### WHAT NEEDS TO BE DONE
Every line from the first one to the line containing "return best * sign, along, run - after" should be echoed exactly; leave out the rest.

### DATASET RECORDS
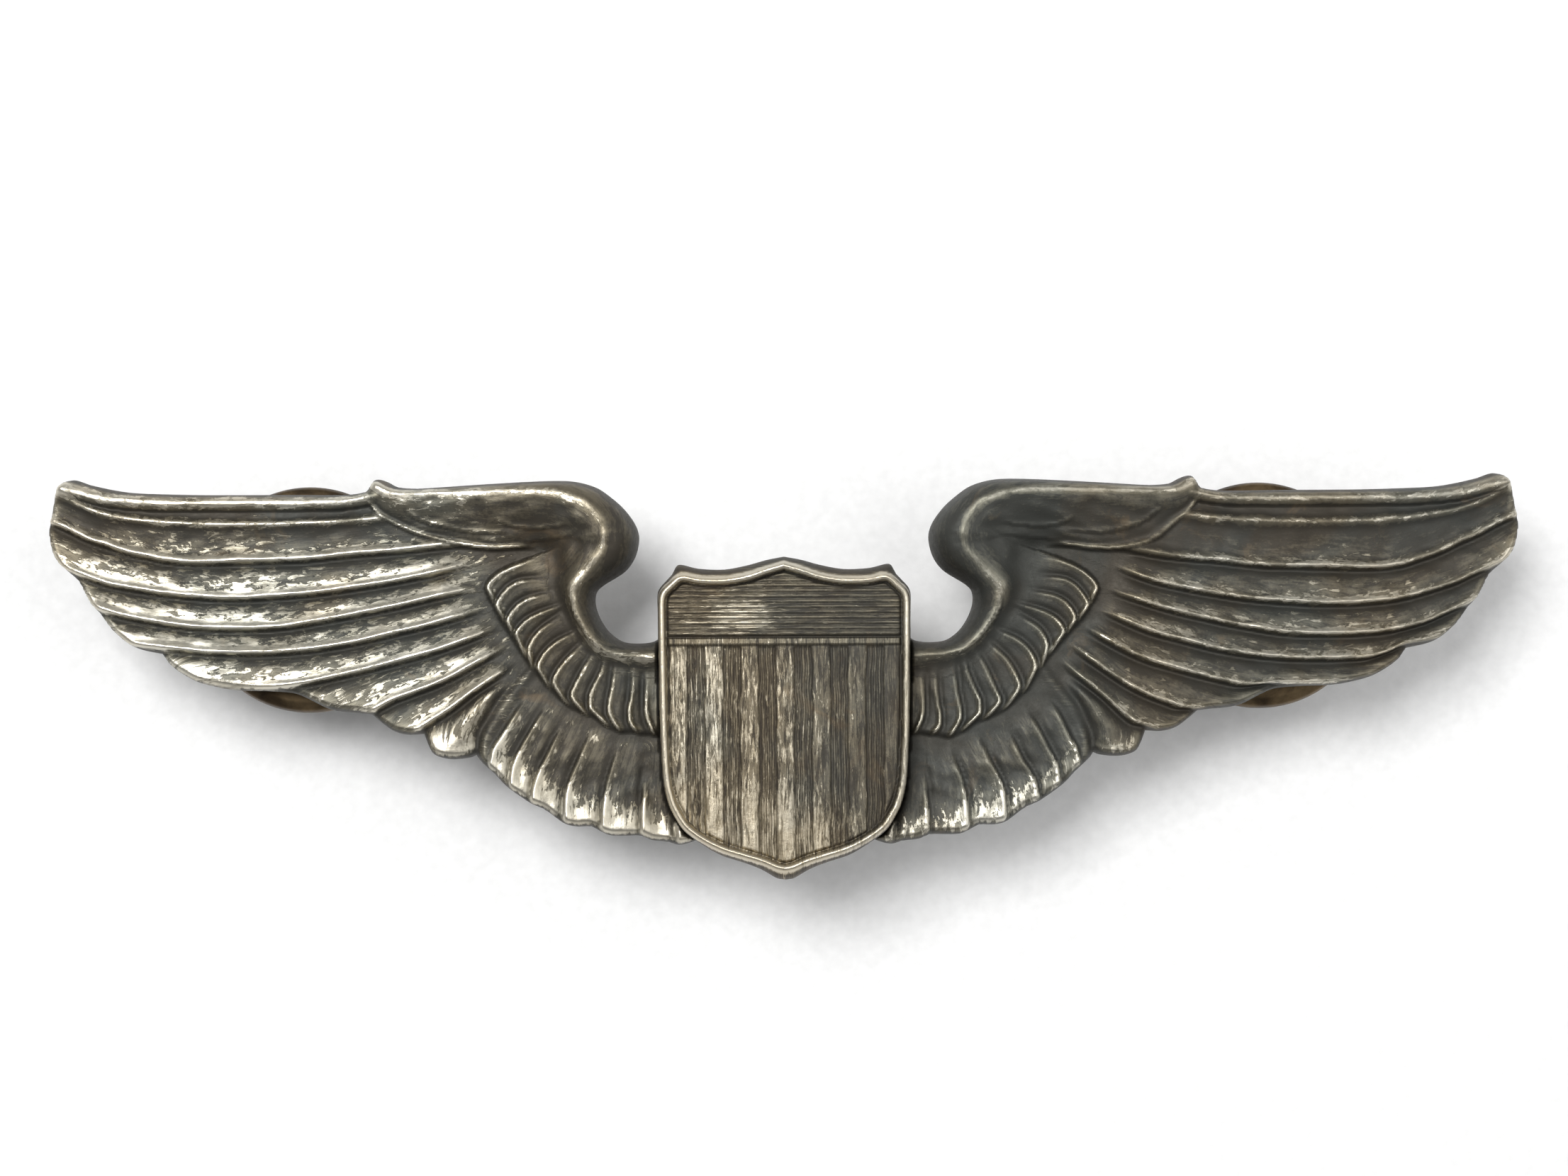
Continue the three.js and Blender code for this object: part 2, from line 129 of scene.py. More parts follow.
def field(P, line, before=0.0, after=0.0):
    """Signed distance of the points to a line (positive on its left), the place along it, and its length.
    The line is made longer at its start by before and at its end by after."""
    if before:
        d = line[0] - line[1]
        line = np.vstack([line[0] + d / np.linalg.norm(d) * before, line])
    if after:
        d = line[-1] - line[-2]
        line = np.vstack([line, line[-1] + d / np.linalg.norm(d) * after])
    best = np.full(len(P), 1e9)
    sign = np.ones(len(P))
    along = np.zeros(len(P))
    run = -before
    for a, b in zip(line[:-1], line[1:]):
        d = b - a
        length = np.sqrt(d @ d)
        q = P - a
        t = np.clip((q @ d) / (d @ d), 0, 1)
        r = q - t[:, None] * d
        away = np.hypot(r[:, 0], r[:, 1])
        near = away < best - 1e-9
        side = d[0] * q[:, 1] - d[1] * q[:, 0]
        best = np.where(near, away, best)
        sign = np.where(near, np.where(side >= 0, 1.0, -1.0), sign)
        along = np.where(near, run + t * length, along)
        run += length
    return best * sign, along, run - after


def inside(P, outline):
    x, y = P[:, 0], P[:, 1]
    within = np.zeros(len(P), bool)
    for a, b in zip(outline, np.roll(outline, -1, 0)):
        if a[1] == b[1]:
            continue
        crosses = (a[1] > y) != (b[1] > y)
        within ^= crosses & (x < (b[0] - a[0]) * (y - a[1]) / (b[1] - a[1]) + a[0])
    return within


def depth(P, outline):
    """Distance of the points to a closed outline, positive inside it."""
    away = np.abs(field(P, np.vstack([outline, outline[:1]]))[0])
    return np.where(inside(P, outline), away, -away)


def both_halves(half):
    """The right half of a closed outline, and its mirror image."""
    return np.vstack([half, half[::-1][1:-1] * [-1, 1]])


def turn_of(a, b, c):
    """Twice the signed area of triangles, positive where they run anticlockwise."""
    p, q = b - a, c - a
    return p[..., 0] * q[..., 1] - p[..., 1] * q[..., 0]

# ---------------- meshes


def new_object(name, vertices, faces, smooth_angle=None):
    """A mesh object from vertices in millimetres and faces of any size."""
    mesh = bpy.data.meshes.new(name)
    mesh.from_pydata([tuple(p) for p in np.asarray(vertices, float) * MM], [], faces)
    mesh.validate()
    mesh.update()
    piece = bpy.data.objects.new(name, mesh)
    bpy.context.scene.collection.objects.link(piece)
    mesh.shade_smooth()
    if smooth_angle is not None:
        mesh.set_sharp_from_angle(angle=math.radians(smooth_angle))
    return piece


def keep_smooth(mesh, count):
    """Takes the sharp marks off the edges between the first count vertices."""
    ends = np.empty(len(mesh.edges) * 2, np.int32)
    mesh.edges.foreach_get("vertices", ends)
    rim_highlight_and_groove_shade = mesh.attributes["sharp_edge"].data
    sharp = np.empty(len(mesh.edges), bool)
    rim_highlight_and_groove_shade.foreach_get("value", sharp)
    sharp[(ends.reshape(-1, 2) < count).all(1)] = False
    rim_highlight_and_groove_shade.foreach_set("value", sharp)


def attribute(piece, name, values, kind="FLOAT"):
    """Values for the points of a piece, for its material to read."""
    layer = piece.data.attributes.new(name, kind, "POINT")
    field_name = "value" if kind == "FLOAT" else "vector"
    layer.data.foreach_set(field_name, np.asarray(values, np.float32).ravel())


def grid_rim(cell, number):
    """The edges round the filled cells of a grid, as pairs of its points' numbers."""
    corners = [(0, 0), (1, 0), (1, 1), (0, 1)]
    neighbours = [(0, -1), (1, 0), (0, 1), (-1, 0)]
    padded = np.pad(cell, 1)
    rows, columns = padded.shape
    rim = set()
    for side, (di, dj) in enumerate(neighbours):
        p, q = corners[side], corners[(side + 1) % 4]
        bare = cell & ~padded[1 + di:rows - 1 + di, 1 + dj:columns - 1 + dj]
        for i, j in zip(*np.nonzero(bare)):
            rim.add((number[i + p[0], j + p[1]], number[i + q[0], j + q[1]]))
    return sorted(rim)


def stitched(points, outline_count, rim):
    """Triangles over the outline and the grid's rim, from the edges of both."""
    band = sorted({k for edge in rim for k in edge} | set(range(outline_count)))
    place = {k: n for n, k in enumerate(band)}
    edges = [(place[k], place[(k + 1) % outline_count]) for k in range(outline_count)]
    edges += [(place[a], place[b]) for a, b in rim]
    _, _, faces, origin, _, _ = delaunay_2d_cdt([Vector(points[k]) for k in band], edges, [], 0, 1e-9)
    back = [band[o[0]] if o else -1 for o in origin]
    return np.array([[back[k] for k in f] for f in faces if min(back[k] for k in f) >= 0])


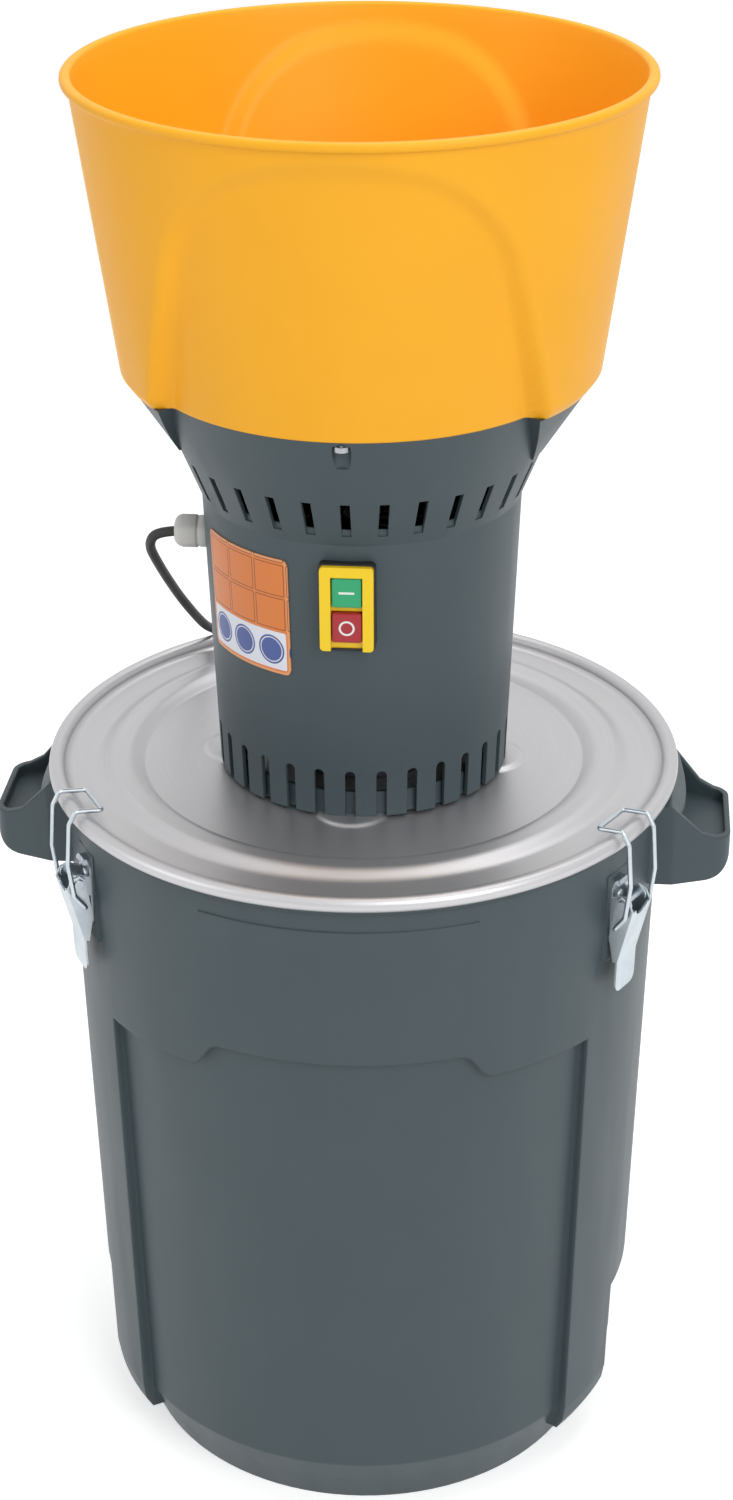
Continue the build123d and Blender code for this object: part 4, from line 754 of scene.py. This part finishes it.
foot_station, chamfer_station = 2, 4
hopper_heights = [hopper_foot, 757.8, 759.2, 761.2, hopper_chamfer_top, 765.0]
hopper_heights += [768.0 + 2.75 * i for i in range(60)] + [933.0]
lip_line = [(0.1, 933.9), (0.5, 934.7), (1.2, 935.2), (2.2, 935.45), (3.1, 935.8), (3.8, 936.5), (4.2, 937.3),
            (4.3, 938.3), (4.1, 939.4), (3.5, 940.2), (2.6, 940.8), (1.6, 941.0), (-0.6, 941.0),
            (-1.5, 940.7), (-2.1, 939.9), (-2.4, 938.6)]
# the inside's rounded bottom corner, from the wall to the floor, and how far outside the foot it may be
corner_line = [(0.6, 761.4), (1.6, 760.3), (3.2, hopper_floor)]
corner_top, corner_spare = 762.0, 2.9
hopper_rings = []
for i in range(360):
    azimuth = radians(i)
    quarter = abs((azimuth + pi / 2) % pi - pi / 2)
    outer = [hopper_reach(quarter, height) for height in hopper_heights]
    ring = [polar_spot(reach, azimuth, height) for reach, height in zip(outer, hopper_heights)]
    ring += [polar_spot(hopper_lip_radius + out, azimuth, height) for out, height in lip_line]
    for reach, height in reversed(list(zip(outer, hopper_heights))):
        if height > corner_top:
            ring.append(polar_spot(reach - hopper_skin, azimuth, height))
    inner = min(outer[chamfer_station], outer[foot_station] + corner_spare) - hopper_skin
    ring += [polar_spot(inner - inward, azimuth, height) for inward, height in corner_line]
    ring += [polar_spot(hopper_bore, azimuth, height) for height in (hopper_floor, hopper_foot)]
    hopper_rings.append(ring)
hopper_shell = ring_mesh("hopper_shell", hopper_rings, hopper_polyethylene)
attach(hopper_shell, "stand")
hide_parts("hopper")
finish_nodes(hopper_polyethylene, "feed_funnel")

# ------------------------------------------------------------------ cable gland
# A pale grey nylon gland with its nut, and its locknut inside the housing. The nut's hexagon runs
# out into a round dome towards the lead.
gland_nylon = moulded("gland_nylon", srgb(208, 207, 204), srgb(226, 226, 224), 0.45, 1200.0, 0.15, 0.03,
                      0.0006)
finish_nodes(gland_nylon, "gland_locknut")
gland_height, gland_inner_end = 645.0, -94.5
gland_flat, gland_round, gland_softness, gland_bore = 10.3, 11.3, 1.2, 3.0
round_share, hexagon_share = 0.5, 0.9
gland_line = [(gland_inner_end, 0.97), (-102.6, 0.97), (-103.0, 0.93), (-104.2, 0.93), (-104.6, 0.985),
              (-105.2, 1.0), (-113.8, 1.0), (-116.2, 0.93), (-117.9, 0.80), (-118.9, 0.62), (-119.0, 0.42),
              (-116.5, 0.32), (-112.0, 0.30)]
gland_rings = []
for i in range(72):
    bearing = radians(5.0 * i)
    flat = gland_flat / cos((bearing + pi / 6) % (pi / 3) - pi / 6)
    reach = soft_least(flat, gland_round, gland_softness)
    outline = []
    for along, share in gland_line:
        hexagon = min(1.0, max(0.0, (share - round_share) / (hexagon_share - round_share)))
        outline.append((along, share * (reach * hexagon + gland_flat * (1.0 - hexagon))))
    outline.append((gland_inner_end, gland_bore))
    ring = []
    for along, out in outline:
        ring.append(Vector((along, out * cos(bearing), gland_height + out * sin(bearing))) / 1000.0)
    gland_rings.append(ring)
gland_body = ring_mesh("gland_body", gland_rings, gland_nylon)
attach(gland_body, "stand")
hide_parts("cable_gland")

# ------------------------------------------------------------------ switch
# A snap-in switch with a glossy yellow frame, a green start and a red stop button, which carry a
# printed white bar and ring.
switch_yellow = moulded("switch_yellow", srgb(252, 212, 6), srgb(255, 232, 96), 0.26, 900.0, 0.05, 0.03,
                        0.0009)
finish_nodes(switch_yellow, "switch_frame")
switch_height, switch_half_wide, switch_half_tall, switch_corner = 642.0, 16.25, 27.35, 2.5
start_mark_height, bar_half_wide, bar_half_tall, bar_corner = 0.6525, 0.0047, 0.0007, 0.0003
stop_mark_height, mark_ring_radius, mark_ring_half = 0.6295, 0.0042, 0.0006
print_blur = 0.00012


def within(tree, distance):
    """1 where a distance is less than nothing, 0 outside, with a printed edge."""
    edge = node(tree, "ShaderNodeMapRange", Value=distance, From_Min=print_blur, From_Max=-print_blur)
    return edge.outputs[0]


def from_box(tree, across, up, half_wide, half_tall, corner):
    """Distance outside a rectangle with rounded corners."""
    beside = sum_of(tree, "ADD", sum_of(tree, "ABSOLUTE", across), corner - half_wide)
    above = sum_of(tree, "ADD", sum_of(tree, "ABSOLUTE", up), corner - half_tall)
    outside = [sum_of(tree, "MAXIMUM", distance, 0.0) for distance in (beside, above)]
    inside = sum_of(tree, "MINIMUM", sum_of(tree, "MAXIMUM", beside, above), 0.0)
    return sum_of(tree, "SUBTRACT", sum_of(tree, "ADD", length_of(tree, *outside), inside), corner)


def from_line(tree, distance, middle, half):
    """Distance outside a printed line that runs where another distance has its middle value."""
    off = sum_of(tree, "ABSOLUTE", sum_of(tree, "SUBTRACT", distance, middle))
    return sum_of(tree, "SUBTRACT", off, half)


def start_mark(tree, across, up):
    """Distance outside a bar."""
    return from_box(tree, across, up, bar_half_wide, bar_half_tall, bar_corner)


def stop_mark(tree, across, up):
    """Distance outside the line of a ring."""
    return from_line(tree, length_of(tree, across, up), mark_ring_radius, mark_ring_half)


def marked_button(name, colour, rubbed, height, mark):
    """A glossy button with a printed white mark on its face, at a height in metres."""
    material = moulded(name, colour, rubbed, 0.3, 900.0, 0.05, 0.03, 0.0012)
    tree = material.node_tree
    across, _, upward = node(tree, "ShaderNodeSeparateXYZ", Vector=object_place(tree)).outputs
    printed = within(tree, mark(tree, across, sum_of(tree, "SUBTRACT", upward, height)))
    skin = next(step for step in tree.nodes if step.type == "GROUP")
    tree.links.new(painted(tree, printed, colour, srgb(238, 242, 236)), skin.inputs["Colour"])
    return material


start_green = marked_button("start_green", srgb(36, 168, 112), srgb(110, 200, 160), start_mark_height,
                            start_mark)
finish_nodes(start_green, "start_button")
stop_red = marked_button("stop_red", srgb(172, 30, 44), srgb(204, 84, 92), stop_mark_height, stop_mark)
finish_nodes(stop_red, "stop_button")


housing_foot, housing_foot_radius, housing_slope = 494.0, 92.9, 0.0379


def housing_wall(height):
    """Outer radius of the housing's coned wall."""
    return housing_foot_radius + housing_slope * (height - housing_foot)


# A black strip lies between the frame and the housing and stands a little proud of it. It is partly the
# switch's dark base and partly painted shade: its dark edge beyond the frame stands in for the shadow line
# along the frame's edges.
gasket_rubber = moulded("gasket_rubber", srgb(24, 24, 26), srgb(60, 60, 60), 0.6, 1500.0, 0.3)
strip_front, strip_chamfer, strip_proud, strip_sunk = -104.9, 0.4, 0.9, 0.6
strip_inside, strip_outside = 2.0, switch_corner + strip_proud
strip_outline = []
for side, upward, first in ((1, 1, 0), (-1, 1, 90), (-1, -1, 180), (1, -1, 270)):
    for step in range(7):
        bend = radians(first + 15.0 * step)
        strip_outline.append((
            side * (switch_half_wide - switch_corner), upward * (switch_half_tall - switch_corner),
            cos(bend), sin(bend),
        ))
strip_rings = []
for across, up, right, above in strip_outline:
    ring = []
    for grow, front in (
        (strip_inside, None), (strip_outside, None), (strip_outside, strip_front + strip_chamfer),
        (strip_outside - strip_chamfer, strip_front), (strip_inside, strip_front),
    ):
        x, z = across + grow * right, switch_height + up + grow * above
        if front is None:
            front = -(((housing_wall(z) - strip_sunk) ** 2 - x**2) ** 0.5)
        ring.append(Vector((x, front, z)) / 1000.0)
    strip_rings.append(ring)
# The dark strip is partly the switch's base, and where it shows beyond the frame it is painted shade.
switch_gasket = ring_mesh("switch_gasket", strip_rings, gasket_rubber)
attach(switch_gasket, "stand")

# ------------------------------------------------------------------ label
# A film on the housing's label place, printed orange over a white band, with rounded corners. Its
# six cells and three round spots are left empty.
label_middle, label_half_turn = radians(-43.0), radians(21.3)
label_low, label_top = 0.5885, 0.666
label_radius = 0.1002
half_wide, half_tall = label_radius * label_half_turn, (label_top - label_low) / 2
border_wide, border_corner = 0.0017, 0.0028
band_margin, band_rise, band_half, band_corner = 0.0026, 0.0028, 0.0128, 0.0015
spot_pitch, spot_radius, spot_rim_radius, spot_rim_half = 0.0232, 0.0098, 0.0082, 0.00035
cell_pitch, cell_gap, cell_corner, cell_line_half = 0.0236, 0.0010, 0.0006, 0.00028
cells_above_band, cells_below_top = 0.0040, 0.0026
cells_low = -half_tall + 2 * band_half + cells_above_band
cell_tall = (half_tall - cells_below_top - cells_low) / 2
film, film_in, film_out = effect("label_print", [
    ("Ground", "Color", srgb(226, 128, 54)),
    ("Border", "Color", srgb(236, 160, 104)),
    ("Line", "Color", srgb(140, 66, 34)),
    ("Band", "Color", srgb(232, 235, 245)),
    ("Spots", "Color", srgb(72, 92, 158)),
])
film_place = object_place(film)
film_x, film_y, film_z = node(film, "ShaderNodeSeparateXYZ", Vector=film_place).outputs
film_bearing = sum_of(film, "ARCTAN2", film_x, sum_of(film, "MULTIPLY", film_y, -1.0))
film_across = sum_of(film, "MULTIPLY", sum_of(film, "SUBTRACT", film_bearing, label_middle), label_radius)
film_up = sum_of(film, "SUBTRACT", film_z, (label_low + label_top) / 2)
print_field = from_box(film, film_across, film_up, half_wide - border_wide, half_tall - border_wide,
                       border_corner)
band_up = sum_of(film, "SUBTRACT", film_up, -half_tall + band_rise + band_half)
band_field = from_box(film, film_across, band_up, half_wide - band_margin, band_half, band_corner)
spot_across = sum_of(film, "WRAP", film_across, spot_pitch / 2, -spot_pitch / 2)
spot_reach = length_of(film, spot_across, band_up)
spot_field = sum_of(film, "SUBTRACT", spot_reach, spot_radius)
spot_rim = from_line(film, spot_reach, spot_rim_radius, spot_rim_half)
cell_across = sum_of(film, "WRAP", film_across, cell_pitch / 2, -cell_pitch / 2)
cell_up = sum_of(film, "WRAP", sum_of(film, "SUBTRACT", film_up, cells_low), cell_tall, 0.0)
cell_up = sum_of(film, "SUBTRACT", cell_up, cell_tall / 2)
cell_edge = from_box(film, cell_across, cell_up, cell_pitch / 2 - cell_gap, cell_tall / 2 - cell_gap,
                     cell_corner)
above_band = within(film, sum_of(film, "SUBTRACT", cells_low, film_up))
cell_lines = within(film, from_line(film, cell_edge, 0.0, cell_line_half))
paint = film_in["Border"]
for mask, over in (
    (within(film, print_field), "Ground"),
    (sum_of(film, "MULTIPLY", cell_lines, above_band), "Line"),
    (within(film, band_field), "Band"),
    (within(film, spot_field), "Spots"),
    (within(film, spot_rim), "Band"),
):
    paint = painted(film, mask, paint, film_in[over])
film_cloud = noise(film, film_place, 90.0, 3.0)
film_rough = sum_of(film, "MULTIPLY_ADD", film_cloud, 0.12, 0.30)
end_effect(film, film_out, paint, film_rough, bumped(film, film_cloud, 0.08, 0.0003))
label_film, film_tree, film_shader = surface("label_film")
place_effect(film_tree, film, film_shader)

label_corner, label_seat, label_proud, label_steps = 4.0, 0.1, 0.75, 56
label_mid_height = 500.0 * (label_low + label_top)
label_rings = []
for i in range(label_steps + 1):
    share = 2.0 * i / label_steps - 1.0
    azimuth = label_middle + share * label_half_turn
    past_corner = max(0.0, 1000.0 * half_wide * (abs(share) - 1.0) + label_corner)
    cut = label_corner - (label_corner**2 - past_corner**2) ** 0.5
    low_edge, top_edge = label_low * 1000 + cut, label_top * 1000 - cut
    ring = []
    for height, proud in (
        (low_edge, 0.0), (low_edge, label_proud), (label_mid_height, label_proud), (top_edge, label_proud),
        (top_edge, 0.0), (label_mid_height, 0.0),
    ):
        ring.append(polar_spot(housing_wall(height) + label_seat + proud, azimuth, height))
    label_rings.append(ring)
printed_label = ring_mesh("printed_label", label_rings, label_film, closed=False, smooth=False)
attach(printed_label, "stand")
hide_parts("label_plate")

### SOLUTION TO THIS PROBLEM
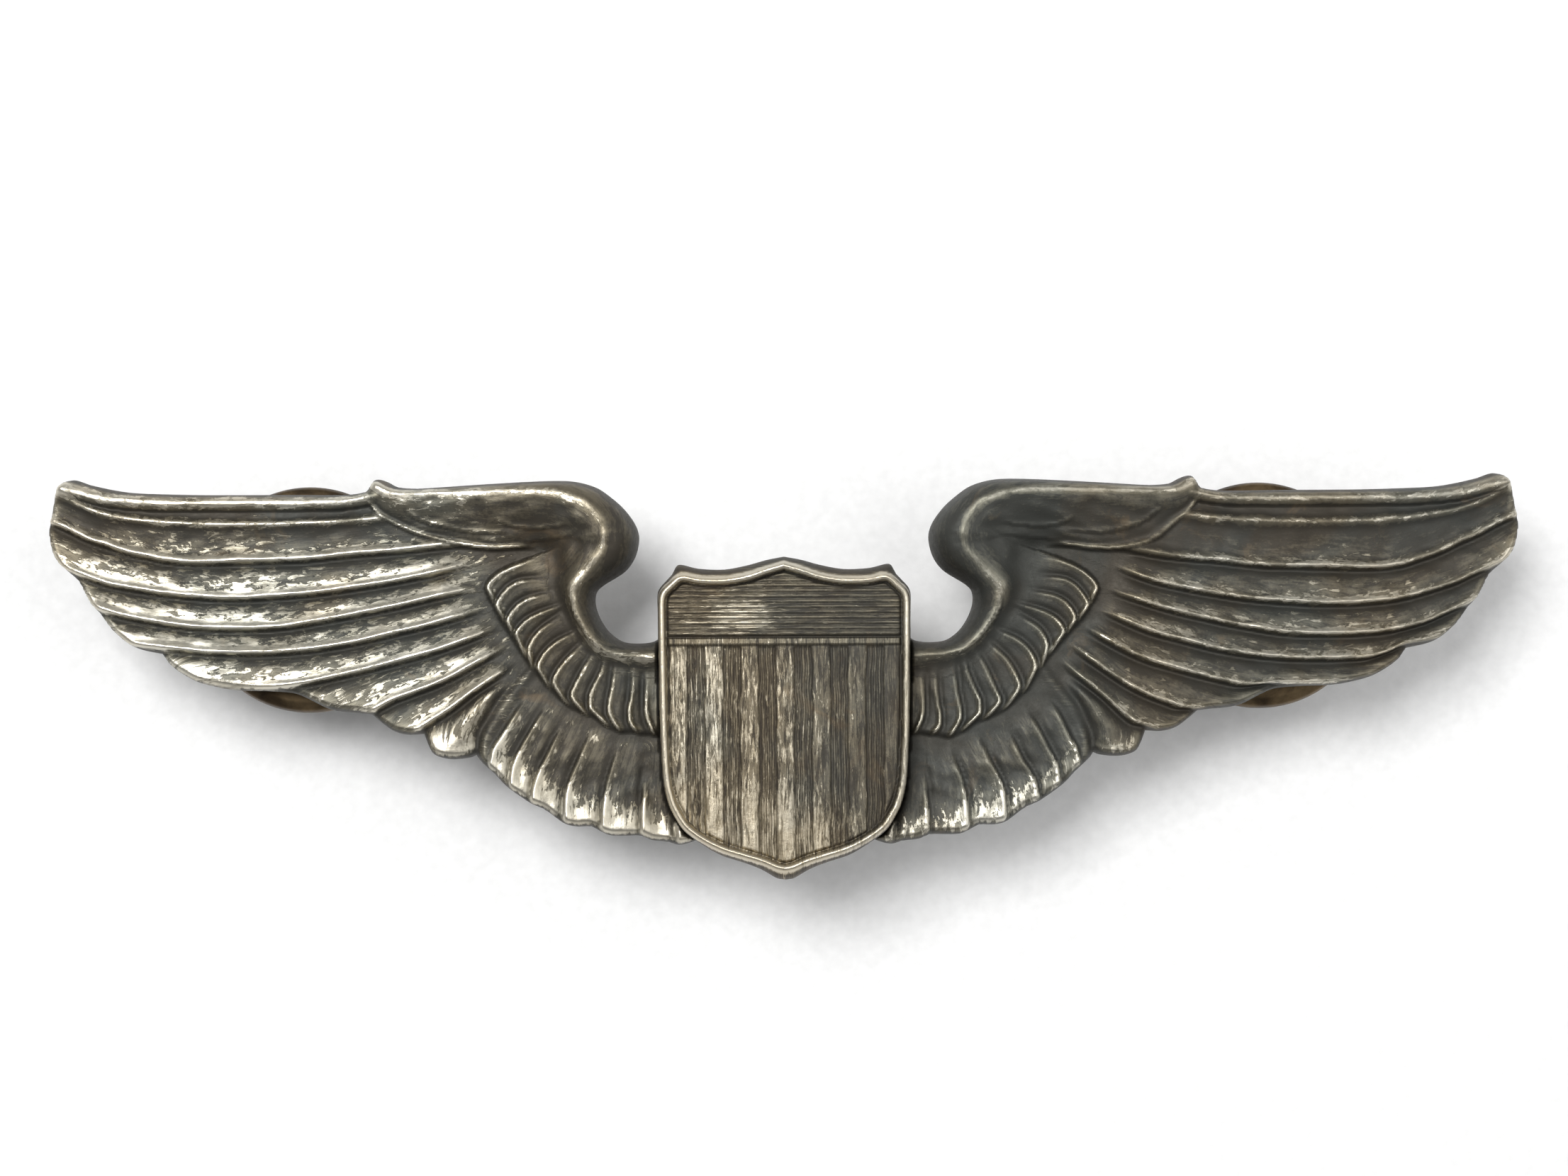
Continue the three.js and Blender code for this object: part 2, from line 129 of scene.py. More parts follow.
def field(P, line, before=0.0, after=0.0):
    """Signed distance of the points to a line (positive on its left), the place along it, and its length.
    The line is made longer at its start by before and at its end by after."""
    if before:
        d = line[0] - line[1]
        line = np.vstack([line[0] + d / np.linalg.norm(d) * before, line])
    if after:
        d = line[-1] - line[-2]
        line = np.vstack([line, line[-1] + d / np.linalg.norm(d) * after])
    best = np.full(len(P), 1e9)
    sign = np.ones(len(P))
    along = np.zeros(len(P))
    run = -before
    for a, b in zip(line[:-1], line[1:]):
        d = b - a
        length = np.sqrt(d @ d)
        q = P - a
        t = np.clip((q @ d) / (d @ d), 0, 1)
        r = q - t[:, None] * d
        away = np.hypot(r[:, 0], r[:, 1])
        near = away < best - 1e-9
        side = d[0] * q[:, 1] - d[1] * q[:, 0]
        best = np.where(near, away, best)
        sign = np.where(near, np.where(side >= 0, 1.0, -1.0), sign)
        along = np.where(near, run + t * length, along)
        run += length
    return best * sign, along, run - after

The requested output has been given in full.